As a final example of another category of drawing we have the independent work produced by popular demand for an enthusiastic clientele who wanted souvenirs of their travels abroad. These picturesque gouaches by the Venetian artist, Giacomo Guardi, were extremely popular with travelers on the Grand Tour who wanted to take home a snapshot of their time abroad. These two works are both signed and inscribed by the artist, demonstrating the ever-changing function of a drawing, from preparatory studies which were rarely signed, to highly finished works for the consumer market where the artist clearly wished to be recognised and accredited for their craft (lot 532).
The sale invites both seasoned Old Master Drawings collectors and newcomers to the field to come and take a closer look at works on paper and with drawings starting at £100 it presents a fantastic opportunity to take some of these beautiful pieces home.
The history of watercolours in western art dates back to the time of Albrecht Dürer (1471-1528) and since then artists from across Europe have turned to the medium. Despite this international history, it was in Britain that the art form flourished most, building pace in the second half of the eighteenth century and reaching a resounding crescendo with Turner and his early nineteenth century contemporaries.
One of the great fascinations of early British watercolours and drawings is their deep-rooted connection with the environment in which their makers lived. Focusing on human nature as well as the natural world itself, with its vast landscapes on the one hand and its minute details on other, it is clear that, more often than not, watercolourists chose to look upon their surrounding with great intensity. Another wonderful aspect is the very portability of the medium itself. Pencils, paper, chalks and raw watercolour pigment are all light-weight and so are perfect for the intrepid traveler. Indeed, many artists from the field were extraordinary travelers, their journeys made even more remarkable when one reads about the appalling state of the roads, both in Britain and further afield.
The Old Master and British Works on Paper Online sale represents this connection between travel and painting well, for it contains views taken in Italy, Switzerland, Germany, France, Spain and British Isles. Particular highlights are S.H. Grimm’s view of Caernavon Castle, North Wales (lot 590) and Francis Towne’s view near Lake Albano, Italy (lot 596). Grimm, who was Swiss but lived in Britain for much of his life, made this large-scale watercolour in 1777. This was an early date for a professional artist to be taking an interest in Wales and the region, which would become very popular with artists of the next generation, was at that moment largely unexplored.
Grimm has embellished this sheet with a lengthy inscription on the reverse. He wrote ‘above Caernarvon Castle taken on the Spot by S:H: Grimm - 1777. - NB. this drawing was taken in very thick cloudy weather, in clear weather / there are many more Mountains, with [sic] show themselves in the distance, with were envelloped [sic] in Cloud and Fog.’ This superb note gives us so much information and crucially affords today’s viewer an opportunity to look inside the artist’s mind.
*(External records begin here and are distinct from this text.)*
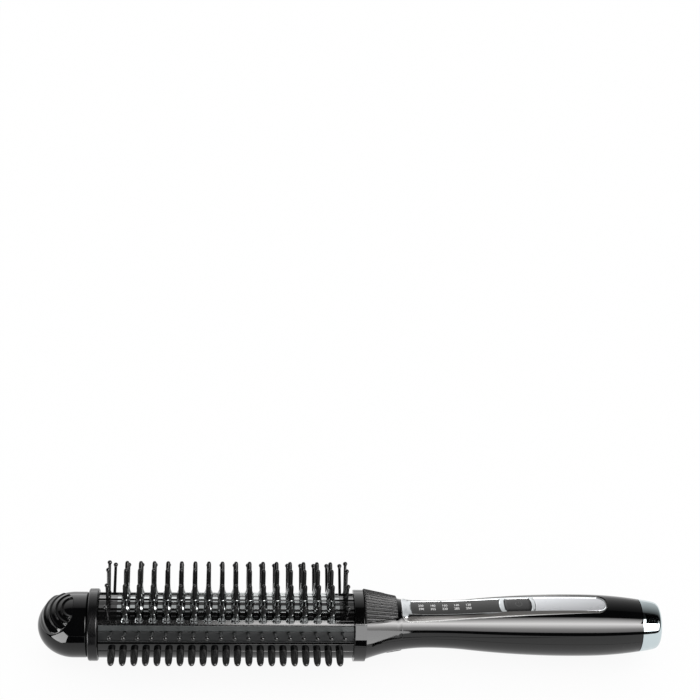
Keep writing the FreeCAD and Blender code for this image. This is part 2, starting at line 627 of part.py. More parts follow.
def nose_tank():
    """Water tank that forms the nose, with its finger pad, bulkhead, seal, plug and valve."""
    pad_side = turn(value("pad_turn"))
    hollow = dome("tank_hollow", "-tank_wall")
    recess = cut("pad_recess", pad_plan("recess_plan", "0.1"),
                 dome("recess_floor", "-pad_depth-0.1"))
    publish(cut("tank_shell_cut", dome("tank_outer", "0"), hollow, recess), "nose_tank_shell",
            pad_side)
    rings = []
    for number in range(DIMENSIONS["ridge_count"]):
        inner = "ridge_first+%d*ridge_pitch" % number
        ring_outer = post("ridge_outer_%d" % number, "dome_x", "0", "0", "25",
                          inner + "+ridge_width")
        ring_inner = post("ridge_inner_%d" % number, "dome_x", "0", "-1", "26", inner)
        rings.append(cut("ridge_ring_%d" % number, ring_outer, ring_inner))
    ridges = common("pad_ridges", dome("ridge_tops", "ridge_rise"), fuse("ridge_rings", *rings))
    skin = fuse("pad_skin", dome("pad_surface", "pad_rise"), ridges)
    pad = cut("pad_solid", common("pad_trimmed", skin, pad_plan("pad_outline", "0")),
              dome("pad_under", "-pad_depth"))
    publish(pad, "nose_grip_pad", pad_side)
    wall = turned("bulkhead_turned", (
        ("bulkhead_x", "stem_r+0.08"), ("bulkhead_x", "barrel_r-tank_wall-0.1"),
        ("tank_back_x", "barrel_r-tank_wall-0.1"), ("tank_back_x", "neck_r"),
        ("-1.5", "neck_r"), ("-1.5", "neck_r-1.05"), ("0.3", "neck_r-1.05"), ("0.3", "neck_r"),
        ("neck_end_x", "neck_r"), ("neck_end_x", "3.4"), ("bulkhead_x+2", "3.4"),
        ("bulkhead_x+2", "stem_r+0.08")))
    plug_hole = fuse("plug_hole", rod("plug_bore", "-8", "3", "2.5", "0", "-7.5"),
                     rod("plug_seat", "0.5", "3", "3.3", "0", "-7.5"))
    publish(cut("bulkhead_cut", wall, plug_hole), "nose_tank_bulkhead")
    publish(fuse("plug_fused", rod("plug_shank", "-6", "0.6", "2.45", "0", "-7.5"),
                 rod("plug_head", "0.55", "neck_end_x", "3.2", "0", "-7.5")), "fill_plug")
    seal = document.addObject("Part::Torus", "seal_torus")
    drive(seal, Radius1="neck_r-0.5", Radius2="0.55")
    publish(seat(seal, ALONG_X, "-0.6"), "tank_seal")
    publish(turned("stem_turned", (
        ("bulkhead_x-2.1", "0"), ("bulkhead_x-2.1", "2.8"), ("bulkhead_x-0.05", "2.8"),
        ("bulkhead_x-0.05", "stem_r"), ("1.4", "stem_r"), ("1.4", "2.9"), ("2.2", "2.9"),
        ("2.2", "stem_r"), ("rod_front_x-0.1", "stem_r"), ("rod_front_x-0.1", "0"))),
        "valve_stem")
    publish(coil_spring("stem_coil", "bulkhead_x+2.02", "1.38", 2.3, 0.3, 3.5),
            "valve_stem_spring")


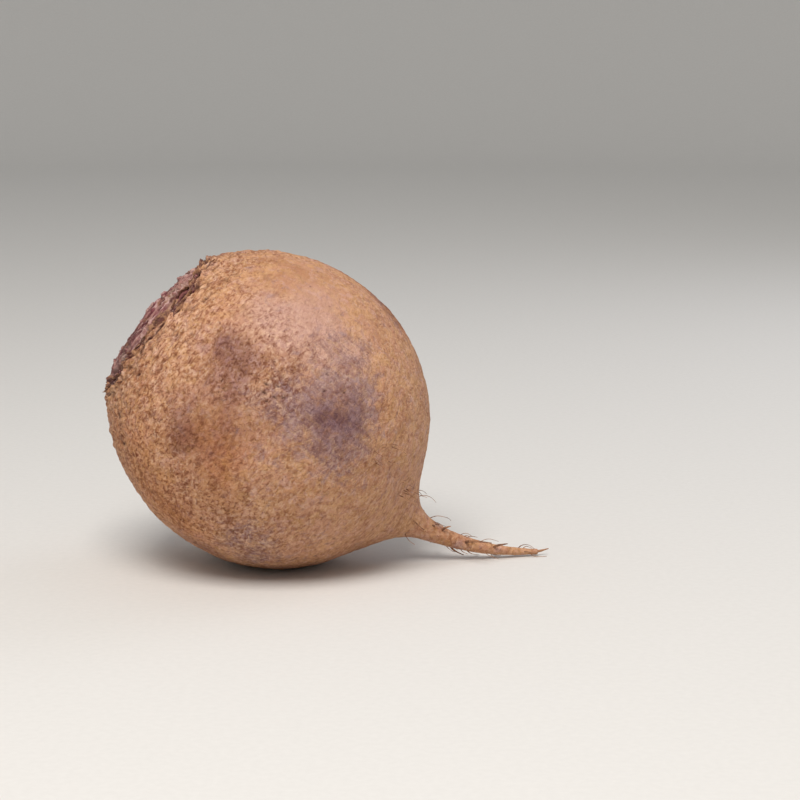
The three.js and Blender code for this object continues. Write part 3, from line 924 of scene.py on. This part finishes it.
def crown_relief(across, over):
    """Height over the dome and the fields of the cut crown, at places in the crown's own plane."""
    flat = np.stack([across, over, np.zeros_like(across)], axis=1)
    bend_x = layered(flat, BEND_ACROSS)
    bend_y = layered(flat, BEND_OVER)
    height = -HOLLOW_DEPTH + 0.45 * lumps(flat, 1.7, 8.0) + 0.15 * lumps(flat, 0.6, 9.0)
    fields = {name: np.zeros(len(across)) for name in ("face", "edge", "bundle", "groove", "tint")}
    nearest = np.full(len(across), -9.0)
    for index, (seat, turn, width, thickness, rise) in enumerate(leaf_stubs()):
        width *= STUB_LAP
        thickness *= STUB_LAP
        x = over * math.cos(turn) - across * math.sin(turn) + bend_x
        y = across * math.cos(turn) + over * math.sin(turn) - seat + bend_y
        y = y + x * x / (2.0 * max(seat, 3.2)) + 0.05 * thickness
        half = 0.5 * thickness * np.clip(1 - np.abs(2 * x / width) ** 2.6, 0, 1) ** 0.6
        inside = np.minimum(half - np.abs(y), width / 2 - np.abs(x))
        grown = smooth_step(inside, -0.1, 0.35)
        slant = rise * (1 - 1.1 * y / thickness)
        dish = DISH_DEPTH * smooth_step(inside, 0.3, 1.0)
        grain = np.stack([x / 5.5, y, flat[:, 2] + index], axis=1)
        strands = lumps(grain, 1.0, index) + 0.5 * lumps(grain, 0.45, index + 3.0)
        own = -HOLLOW_DEPTH + (HOLLOW_DEPTH + slant - dish - STRAND_DEPTH * strands) * grown
        step = width / (BUNDLES_ACROSS + 1)
        along = x / step - np.round(x / step)
        spot = np.hypot(along * step, y + 0.08 * thickness) / (0.1 * thickness + 0.12)
        spot = np.exp(-(spot**2)) * smooth_step(inside, 0.3, 0.6)
        own += BUNDLE_HEIGHT * spot
        on_top = (own > height) & (inside > -0.1)
        own_fields = {
            "face": grown,
            "groove": strands * grown,
            "tint": noise.noise((index * 1.7, 4.3, 0.5)) + 0.5,
            "edge": bell(inside - EDGE_INSET, EDGE_WIDTH),
            "bundle": spot,
        }
        for name, value in own_fields.items():
            fields[name] = np.where(on_top, value, fields[name])
        height = np.where(on_top, own, height)
        nearest = np.maximum(nearest, inside)
    ragged = sum(np.exp(-(((across - x) ** 2 + (over - y) ** 2) / r**2)) for x, y, r in RAGGED_SPOTS)
    height += ragged * layered(flat, RAGGED_LAYERS)
    # Painted shade in the gaps between the stubs, darkest deep in them.
    fields["gap"] = (1 - smooth_step(nearest, -0.5, 0.05)) * GAP_SHADE
    fields["low"] = smooth_step(-over, -5, 9)
    fields["ragged"] = np.clip(ragged, 0, 1)
    return height, fields


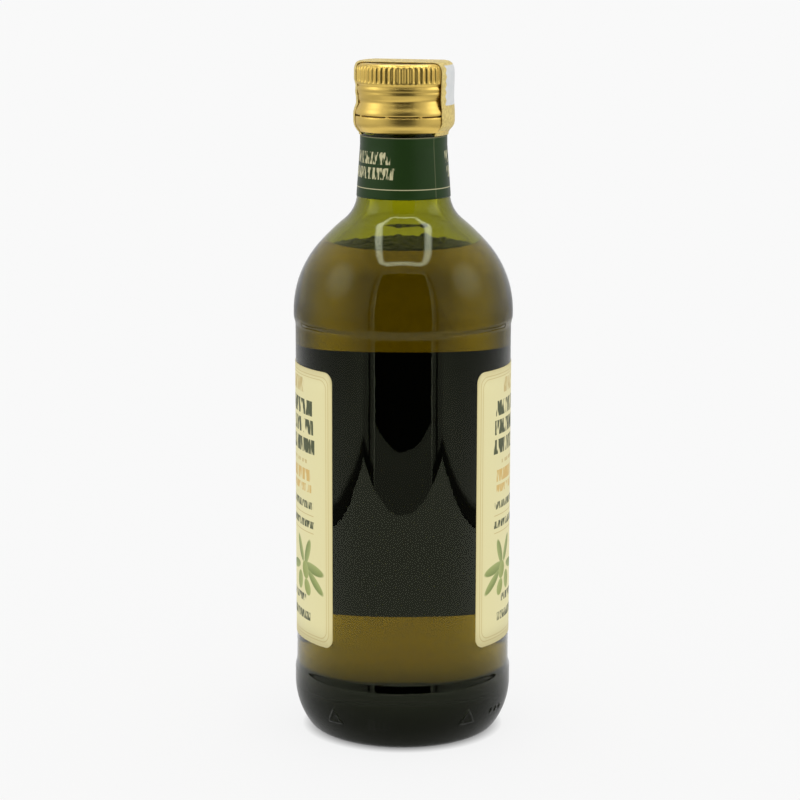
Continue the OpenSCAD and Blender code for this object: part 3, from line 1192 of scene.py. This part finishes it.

The Francis Towne is a lovely example of the artist’s interest in light, shadow and line. Towne is considered to be among the most avant-garde and original draughtsmen of the eighteenth century, and the present sheet, which was executed on the spot while on his grand tour of Italy (1780 to 1781), is rare. It has remained in the same private collection since 1940.
Watercolours come in all shapes and sizes, some are conceived as ‘finished’ exhibition works, designed for the walls of the Royal Academy or the Society of Painters in Water-Colour, while others are rapid sketches – made by the artist purely for him or herself. This sale also includes some high-quality drawings – where the artist has turned to pen and ink, red chalk, or simply pencil. Two particularly strong examples are George Michael Moser’s seated male nude (lot 622) and Sir Francis Grant’s sketch of a lady on horseback.
Moser was one of the founding members of the Royal Academy and his study is full of careful observation and detail. By contrast Grant, who became President of the Royal Academy in 1866, has produced a drawing of great movement and energy (lot 627).